■ REQUIREMENT ■
Restate the opening lines of the material below word for word, stopping after the line that contains "GRAIN_DEPTH = 0.05 * MM".

-- Begin --

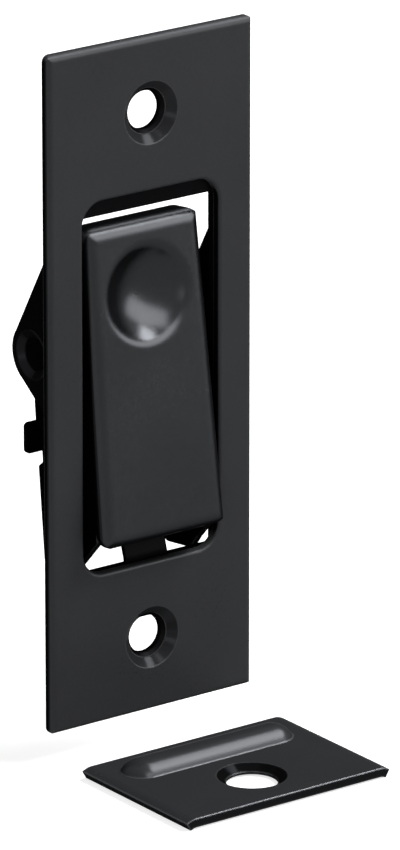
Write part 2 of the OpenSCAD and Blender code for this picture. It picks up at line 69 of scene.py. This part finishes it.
# Colours, linear
PLATE_PAINT = (0.036, 0.037, 0.039)
ROCKER_PAINT = (0.028, 0.029, 0.031)
STRIKE_PAINT = (0.031, 0.032, 0.034)
# the frame's black, darkened further as painted shade where it sits behind the plate
FRAME_BLACK_AND_PAINTED_SHADE = (0.0045, 0.0045, 0.005)
PIVOT_BLACK = (0.010, 0.010, 0.011)
# the leaf spring's dark steel, darkened further as painted shade where it sits behind the rocker
SPRING_STEEL_AND_PAINTED_SHADE = (0.002, 0.002, 0.002)
BUSH_STEEL = (0.12, 0.115, 0.11)
FLOOR_COLOUR = (0.5, 0.5, 0.5, 1)
WHITE = (1, 1, 1, 1)

# Grain of the finishes, in colour, in gloss and as bumps: a fine speckle and broad clouds, each
# with its scale, detail and roughness
SPECKLE = (2600.0, 3.0, 0.6)
CLOUDS = (75.0, 4.0, 0.55)
NOISE_LOW = 0.3
NOISE_HIGH = 0.7
SPECKLE_SHADE = 0.04
CLOUD_SHADE = 0.05
GLOSS_SPREAD = 0.02
GRAIN = 0.03
GRAIN_DEPTH = 0.05 * MM

# Edges: how far they are eased, the slant over which faces that look sideways or down fade into
# painted shade, and where edges get wear and a painted highlight
SHEET_EASE = 0.3 * MM
PLATE_EASE = 0.2 * MM
ROCKER_EASE = 0.6 * MM
EASE_SAMPLES = 6
SIDE_FROM = 0.78
SIDE_TO = 0.93
WORN_HIGHLIGHT_TO = 0.90
WORN_HIGHLIGHT_FROM = 0.995

# Countersinks: outer radii, the painted shade that darkens them, softness of the rim, extra gloss,
# and the rings turned on them
PLATE_HEAD_R = 3.5 * MM
STRIKE_HEAD_R = 3.85 * MM
PLATE_HEAD_PAINTED_SHADE = 0.6
STRIKE_HEAD_PAINTED_SHADE = 0.15
HEAD_EDGE = 0.08 * MM
HEAD_POLISH = 0.12
RING_PITCH = 0.16 * MM
RING_HEIGHT = 0.5

# Middle of the rocker's dimple, where slim facets meet, and how far they are shaded flat
DIMPLE_MIDDLE = Vector((0.0, 0.705, 9.083)) * MM
DIMPLE_FLAT_R = 0.7 * MM
DIMPLE_BLEND = 0.15 * MM


def node_at(tree, kind, **values):
    """New shader node, with its inputs or properties set by name."""
    node = tree.nodes.new(kind)
    for name, value in values.items():
        if name in node.inputs:
            node.inputs[name].default_value = value
        else:
            setattr(node, name, value)
    return node


def bare_material(name):
    """Material with a Principled shader and its output alone."""
    material = bpy.data.materials.new(name)
    material.use_nodes = True
    tree = material.node_tree
    tree.nodes.clear()
    output = tree.nodes.new("ShaderNodeOutputMaterial")
    shader = tree.nodes.new("ShaderNodeBsdfPrincipled")
    tree.links.new(shader.outputs["BSDF"], output.inputs["Surface"])
    return material, tree, shader


def ramp(tree, source, low, high, to_low, to_high):
    """Map Range node from low..high to to_low..to_high."""
    node = tree.nodes.new("ShaderNodeMapRange")
    node.inputs["From Min"].default_value = low
    node.inputs["From Max"].default_value = high
    node.inputs["To Min"].default_value = to_low
    node.inputs["To Max"].default_value = to_high
    tree.links.new(source, node.inputs["Value"])
    return node.outputs["Result"]


def maths(tree, operation, *terms):
    """Math node; a term is a socket or a plain number."""
    node = node_at(tree, "ShaderNodeMath", operation=operation)
    for socket, term in zip(node.inputs, terms):
        if isinstance(term, (int, float)):
            socket.default_value = term
        else:
            tree.links.new(term, socket)
    return node.outputs["Value"]


def total(tree, terms):
    """Sum of one or more sockets."""
    result = terms[0]
    for term in terms[1:]:
        result = maths(tree, "ADD", result, term)
    return result


def distance_from(tree, where, centre, keep=(1, 1, 1)):
    """Distance of a place from the centre, along the axes that keep has as 1."""
    offset = node_at(tree, "ShaderNodeVectorMath", operation="SUBTRACT")
    tree.links.new(where, offset.inputs[0])
    offset.inputs[1].default_value = centre
    flat = node_at(tree, "ShaderNodeVectorMath", operation="MULTIPLY")
    tree.links.new(offset.outputs["Vector"], flat.inputs[0])
    flat.inputs[1].default_value = keep
    length = node_at(tree, "ShaderNodeVectorMath", operation="LENGTH")
    tree.links.new(flat.outputs["Vector"], length.inputs[0])
    return length.outputs["Value"]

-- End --

■ RESULT OF THIS EXERCISE ■
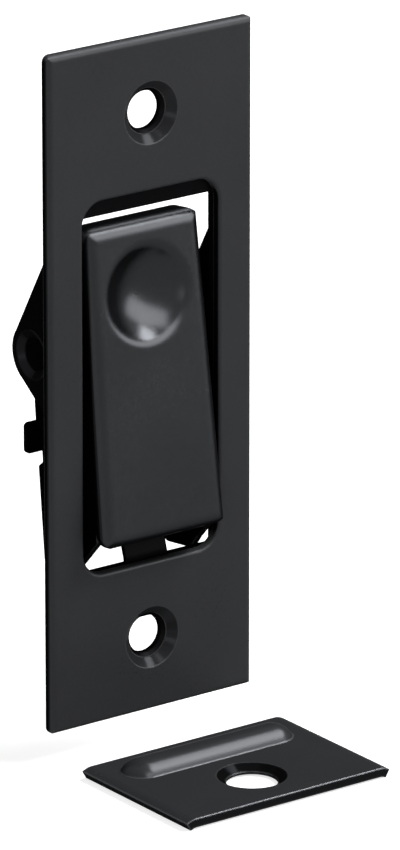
Write part 2 of the OpenSCAD and Blender code for this picture. It picks up at line 69 of scene.py. This part finishes it.
# Colours, linear
PLATE_PAINT = (0.036, 0.037, 0.039)
ROCKER_PAINT = (0.028, 0.029, 0.031)
STRIKE_PAINT = (0.031, 0.032, 0.034)
# the frame's black, darkened further as painted shade where it sits behind the plate
FRAME_BLACK_AND_PAINTED_SHADE = (0.0045, 0.0045, 0.005)
PIVOT_BLACK = (0.010, 0.010, 0.011)
# the leaf spring's dark steel, darkened further as painted shade where it sits behind the rocker
SPRING_STEEL_AND_PAINTED_SHADE = (0.002, 0.002, 0.002)
BUSH_STEEL = (0.12, 0.115, 0.11)
FLOOR_COLOUR = (0.5, 0.5, 0.5, 1)
WHITE = (1, 1, 1, 1)

# Grain of the finishes, in colour, in gloss and as bumps: a fine speckle and broad clouds, each
# with its scale, detail and roughness
SPECKLE = (2600.0, 3.0, 0.6)
CLOUDS = (75.0, 4.0, 0.55)
NOISE_LOW = 0.3
NOISE_HIGH = 0.7
SPECKLE_SHADE = 0.04
CLOUD_SHADE = 0.05
GLOSS_SPREAD = 0.02
GRAIN = 0.03
GRAIN_DEPTH = 0.05 * MM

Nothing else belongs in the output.